Let’s say a few words about our system of for-profit health care. Americans pay the most and obtain some of the worst health outcomes in the world. And that doesn’t include dozens of hours a year spent sifting through paperwork on deductibles and copays. No citizen in any other “first-world” nation has to go through this. If free markets fix problems, why hasn’t the free market lowered costs and improved outcomes in health care? And don’t tell me about the abysmal Canadian health care system. My mother has lived in Canada for the past 21 years. She complains about everything, yet she loves her health care there. It’s the only thing she doesn’t complain about, frankly.

The U.S. has suffered through cycles of deregulation in financial services that have led to costly financial panics, followed by cycles of re-regulation. Both types of cycles have been too extreme. The business costs of these unpredictable de- and re-regulation cycles are profound. Banks now spend billions just figuring out what the endlessly-changing regulations allow. I believe it was Ed Kane who first noted that banks now employ armies of lawyers to engage in “loophole mining,” essentially figuring out how to cheat on any regulation. To me, this is the ultimate cynicism — entities allowed to compete in our gloriously free and prosperous free market without a shred of an intention to abide by any rules whatsoever.

If we’re freer under radically free markets, devoid of regulation and supervision, then one of those freedoms is the freedom to be cheated blind by our largest corporations.

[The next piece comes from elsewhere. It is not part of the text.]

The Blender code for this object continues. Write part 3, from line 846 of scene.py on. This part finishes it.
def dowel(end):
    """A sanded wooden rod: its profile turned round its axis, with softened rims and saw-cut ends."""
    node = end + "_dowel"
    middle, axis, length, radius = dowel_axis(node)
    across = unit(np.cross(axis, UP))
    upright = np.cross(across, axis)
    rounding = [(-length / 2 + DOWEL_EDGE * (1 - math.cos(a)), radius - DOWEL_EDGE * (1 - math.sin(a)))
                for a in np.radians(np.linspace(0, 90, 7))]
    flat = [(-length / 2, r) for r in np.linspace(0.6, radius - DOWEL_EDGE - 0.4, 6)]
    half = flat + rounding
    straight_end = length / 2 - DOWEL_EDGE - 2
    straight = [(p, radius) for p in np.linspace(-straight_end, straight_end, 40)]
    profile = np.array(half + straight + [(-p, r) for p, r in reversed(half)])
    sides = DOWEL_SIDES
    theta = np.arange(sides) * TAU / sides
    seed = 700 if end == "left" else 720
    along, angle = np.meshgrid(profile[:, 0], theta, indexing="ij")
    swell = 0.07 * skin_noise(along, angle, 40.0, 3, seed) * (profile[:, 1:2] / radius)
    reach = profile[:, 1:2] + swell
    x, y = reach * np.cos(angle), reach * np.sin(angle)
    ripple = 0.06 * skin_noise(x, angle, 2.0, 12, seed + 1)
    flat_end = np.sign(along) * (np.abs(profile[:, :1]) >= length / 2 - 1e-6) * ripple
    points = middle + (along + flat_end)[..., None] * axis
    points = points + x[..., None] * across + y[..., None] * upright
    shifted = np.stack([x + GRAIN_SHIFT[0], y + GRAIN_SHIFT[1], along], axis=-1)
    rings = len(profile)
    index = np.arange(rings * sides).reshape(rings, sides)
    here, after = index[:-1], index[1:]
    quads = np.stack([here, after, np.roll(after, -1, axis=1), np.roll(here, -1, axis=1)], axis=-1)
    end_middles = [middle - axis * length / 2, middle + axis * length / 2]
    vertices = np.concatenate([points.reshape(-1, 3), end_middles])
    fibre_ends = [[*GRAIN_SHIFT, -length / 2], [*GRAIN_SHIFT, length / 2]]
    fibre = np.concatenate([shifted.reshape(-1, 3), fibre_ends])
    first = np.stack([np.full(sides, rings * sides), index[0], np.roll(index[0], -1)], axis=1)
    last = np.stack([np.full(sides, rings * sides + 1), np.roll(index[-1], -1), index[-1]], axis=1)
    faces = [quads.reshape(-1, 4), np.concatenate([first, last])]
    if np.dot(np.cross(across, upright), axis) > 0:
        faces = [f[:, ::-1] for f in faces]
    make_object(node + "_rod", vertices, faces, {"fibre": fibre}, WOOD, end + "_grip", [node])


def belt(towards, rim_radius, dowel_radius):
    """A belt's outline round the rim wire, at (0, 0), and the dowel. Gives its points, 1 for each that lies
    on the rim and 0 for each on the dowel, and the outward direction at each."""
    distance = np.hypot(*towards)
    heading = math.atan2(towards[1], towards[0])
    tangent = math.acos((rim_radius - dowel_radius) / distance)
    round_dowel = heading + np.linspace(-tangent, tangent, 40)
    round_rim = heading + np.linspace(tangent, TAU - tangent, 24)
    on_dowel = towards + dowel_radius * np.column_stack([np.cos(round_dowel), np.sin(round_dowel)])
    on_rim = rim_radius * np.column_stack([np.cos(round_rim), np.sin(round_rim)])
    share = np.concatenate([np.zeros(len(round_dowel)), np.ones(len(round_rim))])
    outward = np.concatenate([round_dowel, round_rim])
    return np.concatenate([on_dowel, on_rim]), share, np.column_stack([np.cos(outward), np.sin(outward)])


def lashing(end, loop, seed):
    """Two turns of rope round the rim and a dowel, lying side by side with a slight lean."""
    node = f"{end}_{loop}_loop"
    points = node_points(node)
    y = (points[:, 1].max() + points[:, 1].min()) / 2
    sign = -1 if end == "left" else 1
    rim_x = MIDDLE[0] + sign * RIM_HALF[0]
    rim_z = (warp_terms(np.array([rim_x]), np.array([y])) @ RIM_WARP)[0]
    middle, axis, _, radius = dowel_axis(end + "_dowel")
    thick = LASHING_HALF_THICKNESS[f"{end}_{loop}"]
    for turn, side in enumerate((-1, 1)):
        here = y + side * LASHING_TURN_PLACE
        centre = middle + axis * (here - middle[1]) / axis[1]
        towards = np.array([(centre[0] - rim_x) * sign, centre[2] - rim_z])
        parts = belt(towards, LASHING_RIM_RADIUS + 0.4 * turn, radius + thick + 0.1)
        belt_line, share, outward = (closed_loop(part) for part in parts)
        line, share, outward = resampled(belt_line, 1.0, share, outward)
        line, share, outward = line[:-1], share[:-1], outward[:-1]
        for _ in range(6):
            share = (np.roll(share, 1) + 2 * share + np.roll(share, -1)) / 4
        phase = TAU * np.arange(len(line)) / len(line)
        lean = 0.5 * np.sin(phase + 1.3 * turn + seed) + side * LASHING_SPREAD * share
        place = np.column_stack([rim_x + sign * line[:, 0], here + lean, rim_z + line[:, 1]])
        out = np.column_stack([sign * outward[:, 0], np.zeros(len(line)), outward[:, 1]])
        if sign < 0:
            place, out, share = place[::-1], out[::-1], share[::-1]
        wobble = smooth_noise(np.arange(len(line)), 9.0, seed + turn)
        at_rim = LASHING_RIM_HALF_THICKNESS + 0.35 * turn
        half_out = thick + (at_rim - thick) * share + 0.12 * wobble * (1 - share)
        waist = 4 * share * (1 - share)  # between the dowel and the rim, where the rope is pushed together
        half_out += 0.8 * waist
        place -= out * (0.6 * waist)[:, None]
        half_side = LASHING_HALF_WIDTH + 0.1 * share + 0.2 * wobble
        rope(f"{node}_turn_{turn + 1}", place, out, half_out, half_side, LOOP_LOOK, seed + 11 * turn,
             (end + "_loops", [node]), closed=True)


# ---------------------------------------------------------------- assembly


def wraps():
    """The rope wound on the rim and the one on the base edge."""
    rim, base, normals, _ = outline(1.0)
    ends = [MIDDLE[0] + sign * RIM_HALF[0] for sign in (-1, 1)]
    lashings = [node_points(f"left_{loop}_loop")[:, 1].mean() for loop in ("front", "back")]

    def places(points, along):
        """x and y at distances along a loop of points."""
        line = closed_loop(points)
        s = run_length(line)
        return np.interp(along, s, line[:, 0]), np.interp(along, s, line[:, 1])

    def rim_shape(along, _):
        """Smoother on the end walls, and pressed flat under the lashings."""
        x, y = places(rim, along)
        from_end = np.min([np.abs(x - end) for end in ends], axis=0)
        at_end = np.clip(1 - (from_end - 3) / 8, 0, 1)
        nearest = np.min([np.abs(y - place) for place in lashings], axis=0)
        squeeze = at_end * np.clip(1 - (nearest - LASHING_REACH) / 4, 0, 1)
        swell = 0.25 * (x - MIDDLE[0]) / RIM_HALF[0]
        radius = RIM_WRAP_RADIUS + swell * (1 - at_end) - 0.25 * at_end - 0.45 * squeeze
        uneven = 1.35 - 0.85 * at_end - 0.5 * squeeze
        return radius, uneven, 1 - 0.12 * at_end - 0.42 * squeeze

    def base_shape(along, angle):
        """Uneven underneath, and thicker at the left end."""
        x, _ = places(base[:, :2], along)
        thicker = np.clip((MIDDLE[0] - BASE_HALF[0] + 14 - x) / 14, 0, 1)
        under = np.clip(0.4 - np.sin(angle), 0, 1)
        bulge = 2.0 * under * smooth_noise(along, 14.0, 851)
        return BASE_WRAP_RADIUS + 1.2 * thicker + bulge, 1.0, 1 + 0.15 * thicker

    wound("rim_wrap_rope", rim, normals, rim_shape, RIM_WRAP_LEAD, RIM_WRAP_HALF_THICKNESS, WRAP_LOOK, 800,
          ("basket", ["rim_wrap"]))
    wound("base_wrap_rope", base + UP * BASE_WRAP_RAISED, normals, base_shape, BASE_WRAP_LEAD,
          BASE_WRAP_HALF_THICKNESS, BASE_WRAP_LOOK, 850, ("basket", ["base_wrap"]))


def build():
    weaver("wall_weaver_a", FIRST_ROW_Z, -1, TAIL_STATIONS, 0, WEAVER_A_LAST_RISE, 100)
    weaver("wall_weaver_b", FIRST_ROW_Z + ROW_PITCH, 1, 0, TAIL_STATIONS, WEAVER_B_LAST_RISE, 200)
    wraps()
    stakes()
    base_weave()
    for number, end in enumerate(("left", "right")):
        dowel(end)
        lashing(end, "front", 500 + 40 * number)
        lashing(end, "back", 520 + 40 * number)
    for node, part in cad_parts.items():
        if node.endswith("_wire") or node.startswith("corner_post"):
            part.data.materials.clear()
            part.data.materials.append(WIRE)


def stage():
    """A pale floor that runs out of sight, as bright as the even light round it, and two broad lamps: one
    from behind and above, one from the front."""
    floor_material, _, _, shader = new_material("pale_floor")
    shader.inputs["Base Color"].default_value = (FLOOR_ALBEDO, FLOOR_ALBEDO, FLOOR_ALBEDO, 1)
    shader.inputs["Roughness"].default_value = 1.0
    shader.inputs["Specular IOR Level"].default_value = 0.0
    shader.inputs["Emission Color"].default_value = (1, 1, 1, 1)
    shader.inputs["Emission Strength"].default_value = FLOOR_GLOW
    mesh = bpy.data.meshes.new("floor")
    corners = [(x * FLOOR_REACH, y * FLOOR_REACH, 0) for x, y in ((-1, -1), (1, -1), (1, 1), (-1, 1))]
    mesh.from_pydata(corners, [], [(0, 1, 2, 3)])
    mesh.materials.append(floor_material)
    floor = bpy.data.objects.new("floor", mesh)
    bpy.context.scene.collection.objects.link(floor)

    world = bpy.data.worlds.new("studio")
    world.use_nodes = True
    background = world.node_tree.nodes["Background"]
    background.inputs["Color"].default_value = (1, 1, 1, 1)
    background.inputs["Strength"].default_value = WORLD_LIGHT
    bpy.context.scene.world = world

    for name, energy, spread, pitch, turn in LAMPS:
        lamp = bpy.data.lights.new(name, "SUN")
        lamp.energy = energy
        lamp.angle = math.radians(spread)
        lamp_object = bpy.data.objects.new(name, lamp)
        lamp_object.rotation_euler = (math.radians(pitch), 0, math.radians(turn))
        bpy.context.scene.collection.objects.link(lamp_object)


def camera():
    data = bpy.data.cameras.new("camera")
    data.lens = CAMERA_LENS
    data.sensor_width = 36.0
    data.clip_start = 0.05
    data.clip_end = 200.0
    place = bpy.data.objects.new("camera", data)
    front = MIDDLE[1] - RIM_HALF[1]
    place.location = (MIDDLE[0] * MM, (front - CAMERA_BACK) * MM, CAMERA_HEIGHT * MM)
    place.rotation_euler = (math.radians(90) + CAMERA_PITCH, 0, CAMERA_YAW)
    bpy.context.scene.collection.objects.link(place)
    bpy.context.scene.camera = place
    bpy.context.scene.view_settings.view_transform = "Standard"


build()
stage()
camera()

And I’m not saying that semi-socialist nations like France are any better or worse than the U.S. — they are just different. There’s conservative corruption and liberal corruption. Those have now become our choices in the voting booth.

My view is that decades of economic and political philosophy — both conservative and liberal — has done little to improve citizens’ lives. If all these lofty ideas were worth the time and expense it took to develop and promote them, the average citizen would have more optimistic, patriotic feelings about our country than is currently the case.